### Given problem
Return the material below in full and exactly.

### Given information
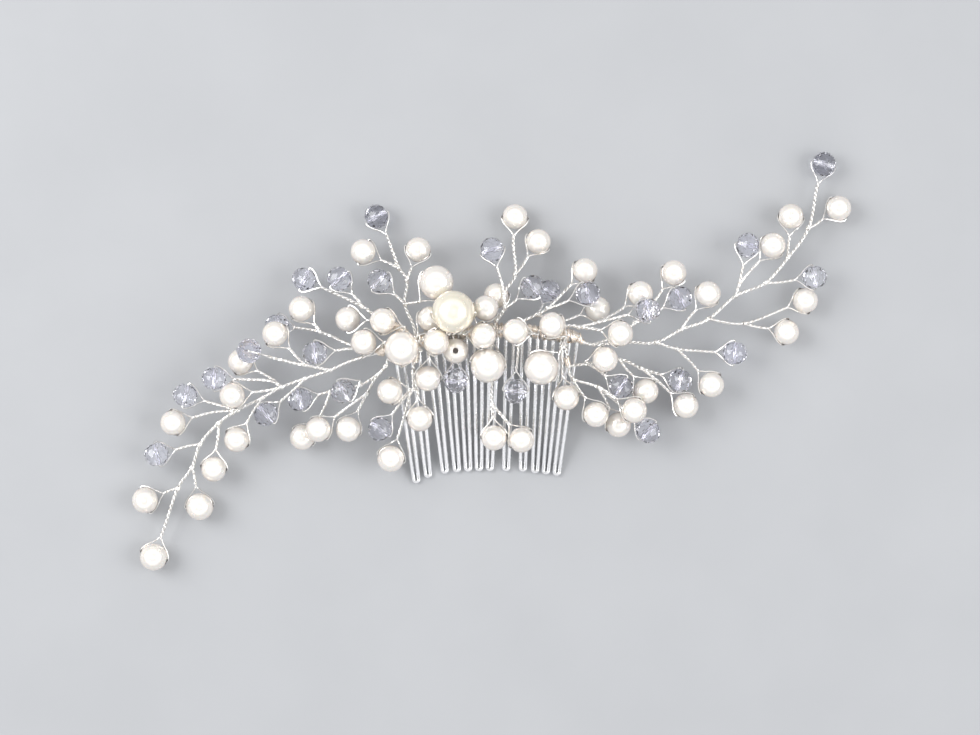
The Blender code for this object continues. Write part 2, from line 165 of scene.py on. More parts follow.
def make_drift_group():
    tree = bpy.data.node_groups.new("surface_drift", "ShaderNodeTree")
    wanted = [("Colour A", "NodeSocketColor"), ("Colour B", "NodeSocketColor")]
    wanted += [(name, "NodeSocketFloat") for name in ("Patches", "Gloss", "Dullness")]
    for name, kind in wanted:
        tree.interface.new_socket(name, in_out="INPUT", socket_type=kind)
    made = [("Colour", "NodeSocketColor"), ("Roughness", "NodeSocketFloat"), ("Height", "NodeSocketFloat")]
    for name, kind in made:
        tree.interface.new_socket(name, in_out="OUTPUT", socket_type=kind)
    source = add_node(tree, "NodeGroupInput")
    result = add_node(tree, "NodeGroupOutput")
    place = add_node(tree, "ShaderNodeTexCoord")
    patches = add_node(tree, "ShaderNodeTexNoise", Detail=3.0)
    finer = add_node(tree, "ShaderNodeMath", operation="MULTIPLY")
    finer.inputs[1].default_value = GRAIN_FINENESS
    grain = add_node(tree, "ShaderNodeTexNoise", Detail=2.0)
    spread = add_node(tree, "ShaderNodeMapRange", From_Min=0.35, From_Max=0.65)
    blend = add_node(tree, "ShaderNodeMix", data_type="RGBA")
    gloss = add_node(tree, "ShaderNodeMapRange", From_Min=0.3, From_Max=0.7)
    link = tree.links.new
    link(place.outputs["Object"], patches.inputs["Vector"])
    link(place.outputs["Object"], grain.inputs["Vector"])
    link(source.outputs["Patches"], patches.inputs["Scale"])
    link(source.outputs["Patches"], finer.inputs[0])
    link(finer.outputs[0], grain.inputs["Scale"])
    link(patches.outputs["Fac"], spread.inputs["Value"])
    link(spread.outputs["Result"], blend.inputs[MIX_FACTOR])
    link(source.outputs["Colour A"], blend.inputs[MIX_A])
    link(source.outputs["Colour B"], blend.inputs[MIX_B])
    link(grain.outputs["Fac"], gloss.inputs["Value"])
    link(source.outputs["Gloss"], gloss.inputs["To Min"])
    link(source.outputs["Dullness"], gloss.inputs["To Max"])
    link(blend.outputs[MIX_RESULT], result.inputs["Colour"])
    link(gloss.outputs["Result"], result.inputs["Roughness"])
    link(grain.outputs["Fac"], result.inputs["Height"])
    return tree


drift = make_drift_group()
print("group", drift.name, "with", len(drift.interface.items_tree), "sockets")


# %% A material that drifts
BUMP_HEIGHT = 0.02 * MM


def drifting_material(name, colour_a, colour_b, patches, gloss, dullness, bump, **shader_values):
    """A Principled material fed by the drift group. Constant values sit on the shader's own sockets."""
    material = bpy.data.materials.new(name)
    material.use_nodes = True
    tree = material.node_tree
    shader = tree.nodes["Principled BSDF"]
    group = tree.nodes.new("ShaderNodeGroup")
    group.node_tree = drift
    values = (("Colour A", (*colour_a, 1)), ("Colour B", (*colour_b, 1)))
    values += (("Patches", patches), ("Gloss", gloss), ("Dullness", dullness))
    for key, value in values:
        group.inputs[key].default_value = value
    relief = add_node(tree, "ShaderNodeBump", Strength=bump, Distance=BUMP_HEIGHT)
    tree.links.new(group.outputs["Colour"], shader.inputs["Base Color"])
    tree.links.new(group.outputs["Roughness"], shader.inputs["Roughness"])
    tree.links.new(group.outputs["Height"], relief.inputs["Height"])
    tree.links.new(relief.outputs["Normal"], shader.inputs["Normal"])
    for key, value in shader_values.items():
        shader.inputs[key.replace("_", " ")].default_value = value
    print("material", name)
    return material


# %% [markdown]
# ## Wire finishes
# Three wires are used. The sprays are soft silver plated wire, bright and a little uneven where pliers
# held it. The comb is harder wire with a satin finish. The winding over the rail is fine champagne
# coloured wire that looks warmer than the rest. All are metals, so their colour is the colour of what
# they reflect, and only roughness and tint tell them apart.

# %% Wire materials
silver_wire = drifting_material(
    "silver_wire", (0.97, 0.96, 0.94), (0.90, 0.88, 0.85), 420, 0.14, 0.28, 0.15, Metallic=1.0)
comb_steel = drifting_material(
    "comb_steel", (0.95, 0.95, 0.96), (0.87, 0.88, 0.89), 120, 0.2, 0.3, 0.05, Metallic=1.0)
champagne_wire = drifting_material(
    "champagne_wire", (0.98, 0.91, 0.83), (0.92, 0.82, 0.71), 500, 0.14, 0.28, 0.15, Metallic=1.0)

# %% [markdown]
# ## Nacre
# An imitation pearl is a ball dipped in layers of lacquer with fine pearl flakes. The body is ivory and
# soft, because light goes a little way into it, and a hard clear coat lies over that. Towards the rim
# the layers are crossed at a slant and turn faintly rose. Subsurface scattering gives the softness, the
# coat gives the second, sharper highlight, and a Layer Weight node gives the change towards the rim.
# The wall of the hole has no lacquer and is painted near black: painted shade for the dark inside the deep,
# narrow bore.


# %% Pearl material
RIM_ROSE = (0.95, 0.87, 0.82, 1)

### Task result
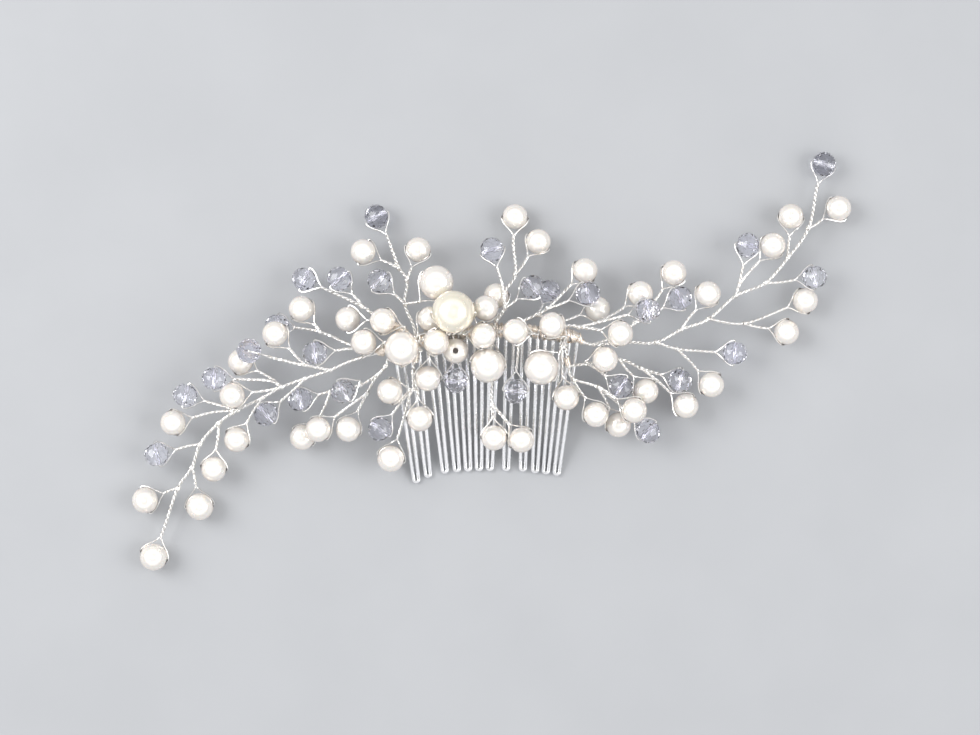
The Blender code for this object continues. Write part 2, from line 165 of scene.py on. More parts follow.
def make_drift_group():
    tree = bpy.data.node_groups.new("surface_drift", "ShaderNodeTree")
    wanted = [("Colour A", "NodeSocketColor"), ("Colour B", "NodeSocketColor")]
    wanted += [(name, "NodeSocketFloat") for name in ("Patches", "Gloss", "Dullness")]
    for name, kind in wanted:
        tree.interface.new_socket(name, in_out="INPUT", socket_type=kind)
    made = [("Colour", "NodeSocketColor"), ("Roughness", "NodeSocketFloat"), ("Height", "NodeSocketFloat")]
    for name, kind in made:
        tree.interface.new_socket(name, in_out="OUTPUT", socket_type=kind)
    source = add_node(tree, "NodeGroupInput")
    result = add_node(tree, "NodeGroupOutput")
    place = add_node(tree, "ShaderNodeTexCoord")
    patches = add_node(tree, "ShaderNodeTexNoise", Detail=3.0)
    finer = add_node(tree, "ShaderNodeMath", operation="MULTIPLY")
    finer.inputs[1].default_value = GRAIN_FINENESS
    grain = add_node(tree, "ShaderNodeTexNoise", Detail=2.0)
    spread = add_node(tree, "ShaderNodeMapRange", From_Min=0.35, From_Max=0.65)
    blend = add_node(tree, "ShaderNodeMix", data_type="RGBA")
    gloss = add_node(tree, "ShaderNodeMapRange", From_Min=0.3, From_Max=0.7)
    link = tree.links.new
    link(place.outputs["Object"], patches.inputs["Vector"])
    link(place.outputs["Object"], grain.inputs["Vector"])
    link(source.outputs["Patches"], patches.inputs["Scale"])
    link(source.outputs["Patches"], finer.inputs[0])
    link(finer.outputs[0], grain.inputs["Scale"])
    link(patches.outputs["Fac"], spread.inputs["Value"])
    link(spread.outputs["Result"], blend.inputs[MIX_FACTOR])
    link(source.outputs["Colour A"], blend.inputs[MIX_A])
    link(source.outputs["Colour B"], blend.inputs[MIX_B])
    link(grain.outputs["Fac"], gloss.inputs["Value"])
    link(source.outputs["Gloss"], gloss.inputs["To Min"])
    link(source.outputs["Dullness"], gloss.inputs["To Max"])
    link(blend.outputs[MIX_RESULT], result.inputs["Colour"])
    link(gloss.outputs["Result"], result.inputs["Roughness"])
    link(grain.outputs["Fac"], result.inputs["Height"])
    return tree


drift = make_drift_group()
print("group", drift.name, "with", len(drift.interface.items_tree), "sockets")


# %% A material that drifts
BUMP_HEIGHT = 0.02 * MM


def drifting_material(name, colour_a, colour_b, patches, gloss, dullness, bump, **shader_values):
    """A Principled material fed by the drift group. Constant values sit on the shader's own sockets."""
    material = bpy.data.materials.new(name)
    material.use_nodes = True
    tree = material.node_tree
    shader = tree.nodes["Principled BSDF"]
    group = tree.nodes.new("ShaderNodeGroup")
    group.node_tree = drift
    values = (("Colour A", (*colour_a, 1)), ("Colour B", (*colour_b, 1)))
    values += (("Patches", patches), ("Gloss", gloss), ("Dullness", dullness))
    for key, value in values:
        group.inputs[key].default_value = value
    relief = add_node(tree, "ShaderNodeBump", Strength=bump, Distance=BUMP_HEIGHT)
    tree.links.new(group.outputs["Colour"], shader.inputs["Base Color"])
    tree.links.new(group.outputs["Roughness"], shader.inputs["Roughness"])
    tree.links.new(group.outputs["Height"], relief.inputs["Height"])
    tree.links.new(relief.outputs["Normal"], shader.inputs["Normal"])
    for key, value in shader_values.items():
        shader.inputs[key.replace("_", " ")].default_value = value
    print("material", name)
    return material


# %% [markdown]
# ## Wire finishes
# Three wires are used. The sprays are soft silver plated wire, bright and a little uneven where pliers
# held it. The comb is harder wire with a satin finish. The winding over the rail is fine champagne
# coloured wire that looks warmer than the rest. All are metals, so their colour is the colour of what
# they reflect, and only roughness and tint tell them apart.

# %% Wire materials
silver_wire = drifting_material(
    "silver_wire", (0.97, 0.96, 0.94), (0.90, 0.88, 0.85), 420, 0.14, 0.28, 0.15, Metallic=1.0)
comb_steel = drifting_material(
    "comb_steel", (0.95, 0.95, 0.96), (0.87, 0.88, 0.89), 120, 0.2, 0.3, 0.05, Metallic=1.0)
champagne_wire = drifting_material(
    "champagne_wire", (0.98, 0.91, 0.83), (0.92, 0.82, 0.71), 500, 0.14, 0.28, 0.15, Metallic=1.0)

# %% [markdown]
# ## Nacre
# An imitation pearl is a ball dipped in layers of lacquer with fine pearl flakes. The body is ivory and
# soft, because light goes a little way into it, and a hard clear coat lies over that. Towards the rim
# the layers are crossed at a slant and turn faintly rose. Subsurface scattering gives the softness, the
# coat gives the second, sharper highlight, and a Layer Weight node gives the change towards the rim.
# The wall of the hole has no lacquer and is painted near black: painted shade for the dark inside the deep,
# narrow bore.


# %% Pearl material
RIM_ROSE = (0.95, 0.87, 0.82, 1)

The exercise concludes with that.